On June 10, SEC Commissioner Luis Aguilar delivered a speech at the Social Investment Forum 2011 Conference in which he stated that the SEC's workload is at an inflection point, with most of the "heavy-lifting" mandated by Dodd-Frank still in front of it. In this context, Aguilar discussed some of the challenges now facing the SEC, and reiterated several points that have been key themes of his for some time now. Chief among these points is his belief that the SEC has been handed far greater responsibilities despite being chronically underfunded and despite having no real control over its own budget.

Specifically, Aguilar observed that:

Over the last 20 years, the SEC's "budget, workforce, and technology programs have fallen far behind the growth in the size and complexity of the securities markets."

The period since 2005 has been a particularly difficult time for the SEC's budget. Between 2005 and 2007, the SEC's workforce and technology investments were cut back, and half a decade later they are only now finally returning to 2006 levels. 

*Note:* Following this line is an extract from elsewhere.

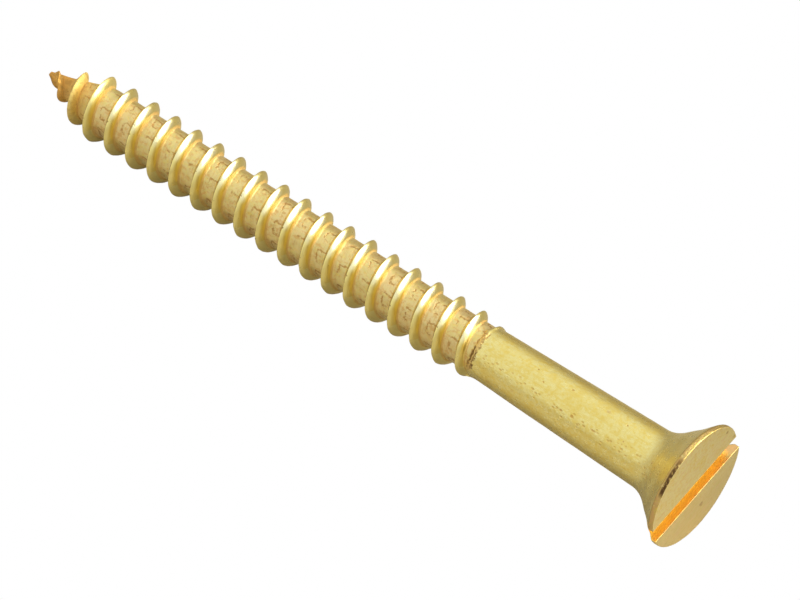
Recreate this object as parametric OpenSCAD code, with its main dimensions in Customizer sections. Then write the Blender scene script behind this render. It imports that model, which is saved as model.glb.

Many financial firms the SEC regulates "spend more each year on their technology budgets, alone, than the SEC spends on all of its operations."

Self-funding is still the best model for determining the SEC's budget--just like other financial regulators such as the FDIC and the Federal Reserve.  Self-funding would allow the SEC to make multi-year budgeting decisions, and the agency would no longer suffer the "paralysis of the continuing resolution process" as occurred this year.

This year's funding of the agency via continuing resolutions resulted in a hiring freeze at the SEC, cuts in out-of-town inspections by examiners, and a limited capacity to hire expert witnesses in trials.

The SEC's self-funded financial regulatory counterparts "have been able to respond to rapidly changing circumstances and growing needs by hiring staff and investing in technology in a way that the SEC can only dream about."